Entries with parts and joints
============

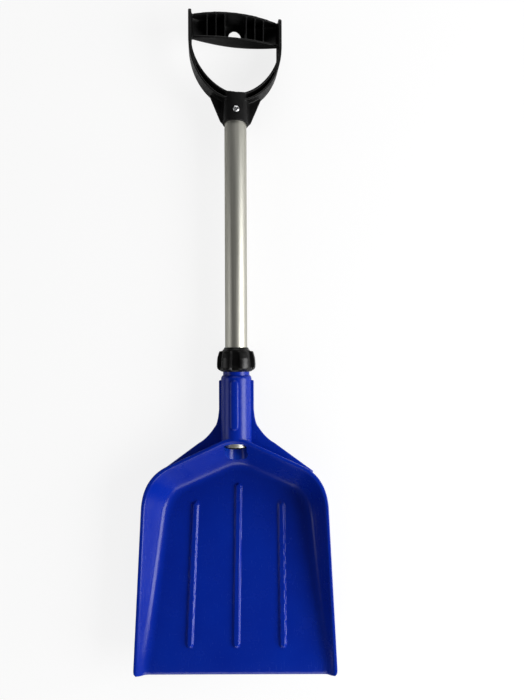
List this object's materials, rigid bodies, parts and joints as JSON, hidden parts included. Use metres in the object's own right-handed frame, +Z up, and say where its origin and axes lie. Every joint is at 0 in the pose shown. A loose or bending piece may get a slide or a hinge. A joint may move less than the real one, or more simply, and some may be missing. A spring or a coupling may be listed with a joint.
{
  "type": "camp shovel",
  "caption": "Moulded scoop shovel on a telescoping tube shaft held by a clamp nut, with a D-grip that has a trough-shaped crossbar; for snow, sand or ash.",
  "frame": {"origin": "middle of the bounding box's underside, the level that the scoop's heel rests on when the shovel lies on its back", "axes": "+Y along the shaft from the scoop's mouth to the grip, +X across the scoop, +Z up out of the scoop's open side"},
  "size_m": [0.255, 0.828, 0.0491],
  "materials": {
    "scoop_blue": "glossy moulded polypropylene with fine handling scuffs",
    "nut_black": "satin moulded plastic",
    "ring_pale": "natural unpainted plastic",
    "plug_black": "matt moulded plastic",
    "tube_aluminium": "satin anodised, drawn along its length",
    "grip_black": "satin moulded plastic with a fine grain",
    "screw_steel": "bright zinc plated"
  },
  "bodies": {
    "scoop": {"scoop": "scoop_blue"},
    "clamp_ring": {"clamp_ring": "ring_pale"},
    "clamp_nut": {"clamp_nut": "nut_black"},
    "end_plug": {"end_plug": "plug_black"},
    "shaft": {"shaft_tube": "tube_aluminium", "grip": "grip_black", "grip_screw": "screw_steel"}
  },
  "joints": [
    {"name": "ring_slide", "type": "slide", "parent": "scoop", "child": "clamp_ring", "axis": [0, 1, 0], "range_m": [0, 0.006]},
    {"name": "nut_turn", "type": "hinge", "parent": "clamp_ring", "child": "clamp_nut", "pos_m": [0, -0.0207, 0.02501], "axis": [0, 1, 0], "range_deg": [0, 540]},
    {"name": "shaft_slide", "type": "slide", "parent": "scoop", "child": "end_plug", "axis": [0, 1, 0], "range_m": [-0.065, 0.06]},
    {"name": "shaft_turn", "type": "hinge", "parent": "end_plug", "child": "shaft", "pos_m": [0, 0.1, 0.02501], "axis": [0, 1, 0], "continuous": true}
  ],
  "couplings": [
    {"joint": "ring_slide", "follows": "nut_turn", "m_per_rad": 0.00063661}
  ]
}
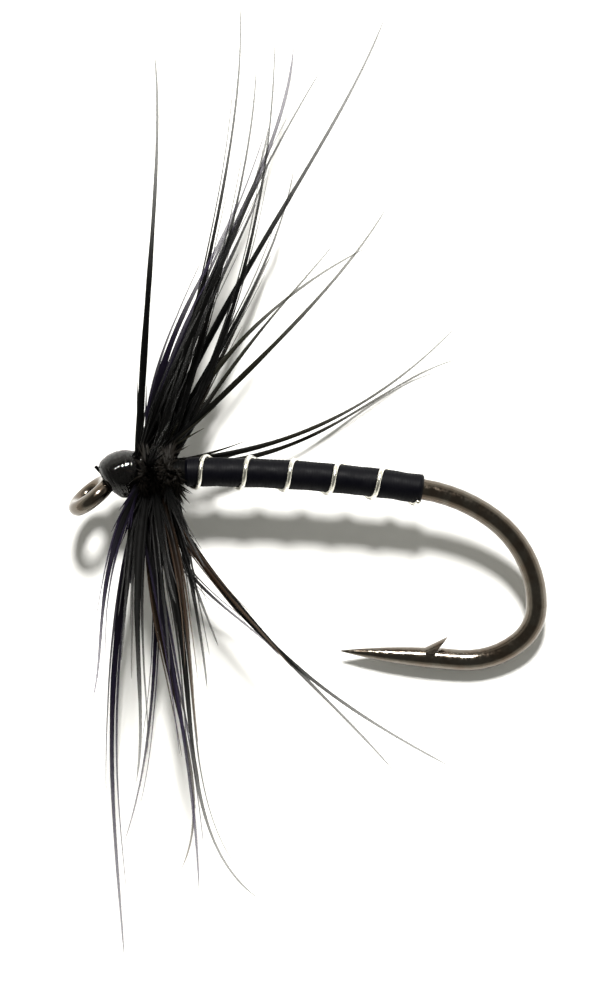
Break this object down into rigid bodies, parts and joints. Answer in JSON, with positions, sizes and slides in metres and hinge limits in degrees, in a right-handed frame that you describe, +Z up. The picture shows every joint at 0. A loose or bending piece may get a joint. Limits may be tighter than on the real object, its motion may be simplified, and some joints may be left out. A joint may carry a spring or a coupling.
{
  "type": "artificial fishing fly",
  "caption": "Sparse soft-hackled trout fly on a bronzed down-eyed barbed hook: black floss body, silver wire rib, black hackle collar and varnished thread head.",
  "frame": {"origin": "centre of the hole in the hook eye", "axes": "+X along the shank toward the bend, +Z up with the point hanging below the shank, -Y the near side"},
  "size_m": [0.0144, 0.0142, 0.028],
  "materials": {
    "bronzed_wire": "bronzed, polished under lacquer",
    "tying_thread": "waxed black thread",
    "body_floss": "black floss, slight sheen",
    "silver_wire": "bright drawn wire",
    "feather_quill": "dyed keratin quill",
    "hackle_fibre": "dyed black feather fibre, thin and part see-through at the tip",
    "clear_varnish": "clear head varnish, glossy over black thread"
  },
  "bodies": {
    "root": {"body_floss": "body_floss", "hackle_low_01": "hackle_fibre", "hackle_low_02": "hackle_fibre", "hackle_low_03": "hackle_fibre", "hackle_low_04": "hackle_fibre", "hackle_low_05": "hackle_fibre", "hackle_low_06": "hackle_fibre", "hackle_low_07": "hackle_fibre", "hackle_low_08": "hackle_fibre", "hackle_low_09": "hackle_fibre", "hackle_low_10": "hackle_fibre", "hackle_low_11": "hackle_fibre", "hackle_low_12": "hackle_fibre", "hackle_low_13": "hackle_fibre", "hackle_low_14": "hackle_fibre", "hackle_low_15": "hackle_fibre", "hackle_low_16": "hackle_fibre", "hackle_low_17": "hackle_fibre", "hackle_low_18": "hackle_fibre", "hackle_near_01": "hackle_fibre", "hackle_near_02": "hackle_fibre", "hackle_stem": "feather_quill", "hackle_swept_01": "hackle_fibre", "hackle_swept_02": "hackle_fibre", "hackle_swept_03": "hackle_fibre", "hackle_swept_04": "hackle_fibre", "hackle_swept_05": "hackle_fibre", "hackle_top_01": "hackle_fibre", "hackle_top_02": "hackle_fibre", "hackle_top_03": "hackle_fibre", "hackle_top_04": "hackle_fibre", "hackle_top_05": "hackle_fibre", "hackle_top_06": "hackle_fibre", "hackle_top_07": "hackle_fibre", "hackle_top_08": "hackle_fibre", "hackle_top_09": "hackle_fibre", "hackle_top_10": "hackle_fibre", "hackle_top_11": "hackle_fibre", "hackle_top_12": "hackle_fibre", "hackle_top_13": "hackle_fibre", "hackle_top_14": "hackle_fibre", "hackle_top_15": "hackle_fibre", "head_thread": "tying_thread", "head_varnish": "clear_varnish", "hook": "bronzed_wire", "rib_wire": "silver_wire", "thread_base": "tying_thread", "thread_tag": "tying_thread"}
  },
  "joints": []
}
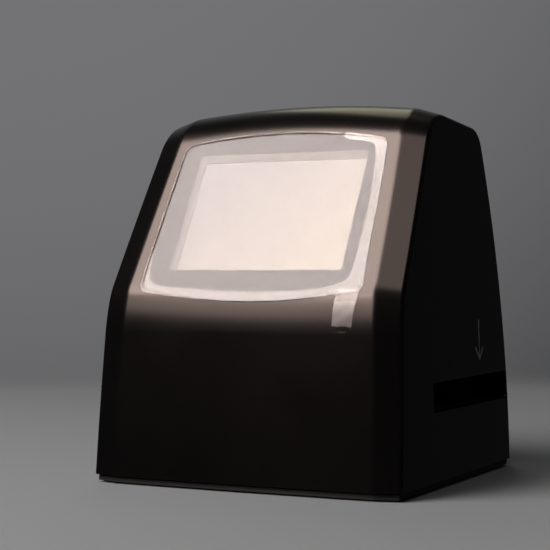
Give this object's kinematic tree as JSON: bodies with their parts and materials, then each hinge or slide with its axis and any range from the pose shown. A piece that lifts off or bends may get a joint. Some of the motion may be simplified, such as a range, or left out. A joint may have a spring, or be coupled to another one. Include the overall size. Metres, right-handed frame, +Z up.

============

▸ **WRITTEN TASK**
Reproduce the entries above exactly.

▸ **SOLUTION**
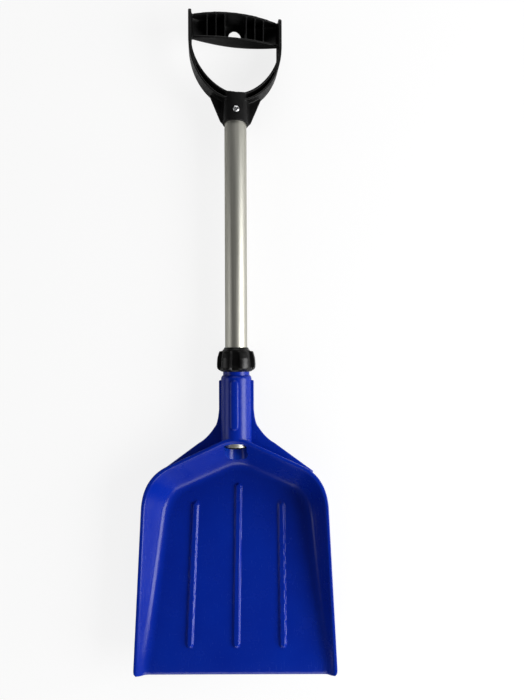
List this object's materials, rigid bodies, parts and joints as JSON, hidden parts included. Use metres in the object's own right-handed frame, +Z up, and say where its origin and axes lie. Every joint is at 0 in the pose shown. A loose or bending piece may get a slide or a hinge. A joint may move less than the real one, or more simply, and some may be missing. A spring or a coupling may be listed with a joint.
{
  "type": "camp shovel",
  "caption": "Moulded scoop shovel on a telescoping tube shaft held by a clamp nut, with a D-grip that has a trough-shaped crossbar; for snow, sand or ash.",
  "frame": {"origin": "middle of the bounding box's underside, the level that the scoop's heel rests on when the shovel lies on its back", "axes": "+Y along the shaft from the scoop's mouth to the grip, +X across the scoop, +Z up out of the scoop's open side"},
  "size_m": [0.255, 0.828, 0.0491],
  "materials": {
    "scoop_blue": "glossy moulded polypropylene with fine handling scuffs",
    "nut_black": "satin moulded plastic",
    "ring_pale": "natural unpainted plastic",
    "plug_black": "matt moulded plastic",
    "tube_aluminium": "satin anodised, drawn along its length",
    "grip_black": "satin moulded plastic with a fine grain",
    "screw_steel": "bright zinc plated"
  },
  "bodies": {
    "scoop": {"scoop": "scoop_blue"},
    "clamp_ring": {"clamp_ring": "ring_pale"},
    "clamp_nut": {"clamp_nut": "nut_black"},
    "end_plug": {"end_plug": "plug_black"},
    "shaft": {"shaft_tube": "tube_aluminium", "grip": "grip_black", "grip_screw": "screw_steel"}
  },
  "joints": [
    {"name": "ring_slide", "type": "slide", "parent": "scoop", "child": "clamp_ring", "axis": [0, 1, 0], "range_m": [0, 0.006]},
    {"name": "nut_turn", "type": "hinge", "parent": "clamp_ring", "child": "clamp_nut", "pos_m": [0, -0.0207, 0.02501], "axis": [0, 1, 0], "range_deg": [0, 540]},
    {"name": "shaft_slide", "type": "slide", "parent": "scoop", "child": "end_plug", "axis": [0, 1, 0], "range_m": [-0.065, 0.06]},
    {"name": "shaft_turn", "type": "hinge", "parent": "end_plug", "child": "shaft", "pos_m": [0, 0.1, 0.02501], "axis": [0, 1, 0], "continuous": true}
  ],
  "couplings": [
    {"joint": "ring_slide", "follows": "nut_turn", "m_per_rad": 0.00063661}
  ]
}
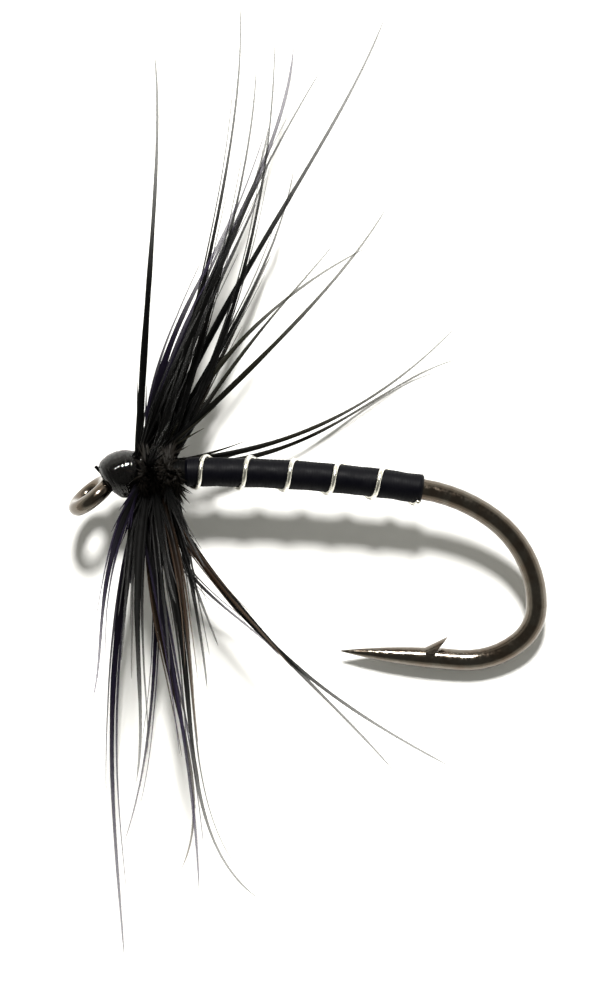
Break this object down into rigid bodies, parts and joints. Answer in JSON, with positions, sizes and slides in metres and hinge limits in degrees, in a right-handed frame that you describe, +Z up. The picture shows every joint at 0. A loose or bending piece may get a joint. Limits may be tighter than on the real object, its motion may be simplified, and some joints may be left out. A joint may carry a spring or a coupling.
{
  "type": "artificial fishing fly",
  "caption": "Sparse soft-hackled trout fly on a bronzed down-eyed barbed hook: black floss body, silver wire rib, black hackle collar and varnished thread head.",
  "frame": {"origin": "centre of the hole in the hook eye", "axes": "+X along the shank toward the bend, +Z up with the point hanging below the shank, -Y the near side"},
  "size_m": [0.0144, 0.0142, 0.028],
  "materials": {
    "bronzed_wire": "bronzed, polished under lacquer",
    "tying_thread": "waxed black thread",
    "body_floss": "black floss, slight sheen",
    "silver_wire": "bright drawn wire",
    "feather_quill": "dyed keratin quill",
    "hackle_fibre": "dyed black feather fibre, thin and part see-through at the tip",
    "clear_varnish": "clear head varnish, glossy over black thread"
  },
  "bodies": {
    "root": {"body_floss": "body_floss", "hackle_low_01": "hackle_fibre", "hackle_low_02": "hackle_fibre", "hackle_low_03": "hackle_fibre", "hackle_low_04": "hackle_fibre", "hackle_low_05": "hackle_fibre", "hackle_low_06": "hackle_fibre", "hackle_low_07": "hackle_fibre", "hackle_low_08": "hackle_fibre", "hackle_low_09": "hackle_fibre", "hackle_low_10": "hackle_fibre", "hackle_low_11": "hackle_fibre", "hackle_low_12": "hackle_fibre", "hackle_low_13": "hackle_fibre", "hackle_low_14": "hackle_fibre", "hackle_low_15": "hackle_fibre", "hackle_low_16": "hackle_fibre", "hackle_low_17": "hackle_fibre", "hackle_low_18": "hackle_fibre", "hackle_near_01": "hackle_fibre", "hackle_near_02": "hackle_fibre", "hackle_stem": "feather_quill", "hackle_swept_01": "hackle_fibre", "hackle_swept_02": "hackle_fibre", "hackle_swept_03": "hackle_fibre", "hackle_swept_04": "hackle_fibre", "hackle_swept_05": "hackle_fibre", "hackle_top_01": "hackle_fibre", "hackle_top_02": "hackle_fibre", "hackle_top_03": "hackle_fibre", "hackle_top_04": "hackle_fibre", "hackle_top_05": "hackle_fibre", "hackle_top_06": "hackle_fibre", "hackle_top_07": "hackle_fibre", "hackle_top_08": "hackle_fibre", "hackle_top_09": "hackle_fibre", "hackle_top_10": "hackle_fibre", "hackle_top_11": "hackle_fibre", "hackle_top_12": "hackle_fibre", "hackle_top_13": "hackle_fibre", "hackle_top_14": "hackle_fibre", "hackle_top_15": "hackle_fibre", "head_thread": "tying_thread", "head_varnish": "clear_varnish", "hook": "bronzed_wire", "rib_wire": "silver_wire", "thread_base": "tying_thread", "thread_tag": "tying_thread"}
  },
  "joints": []
}
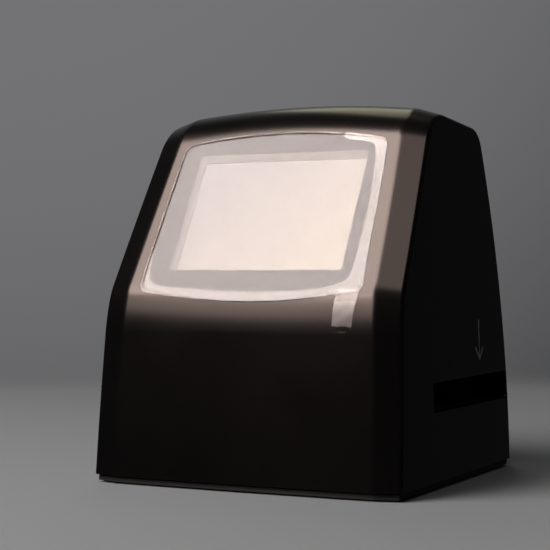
Give this object's kinematic tree as JSON: bodies with their parts and materials, then each hinge or slide with its axis and any range from the pose shown. A piece that lifts off or bends may get a joint. Some of the motion may be simplified, such as a range, or left out. A joint may have a spring, or be coupled to another one. Include the overall size. Metres, right-handed frame, +Z up.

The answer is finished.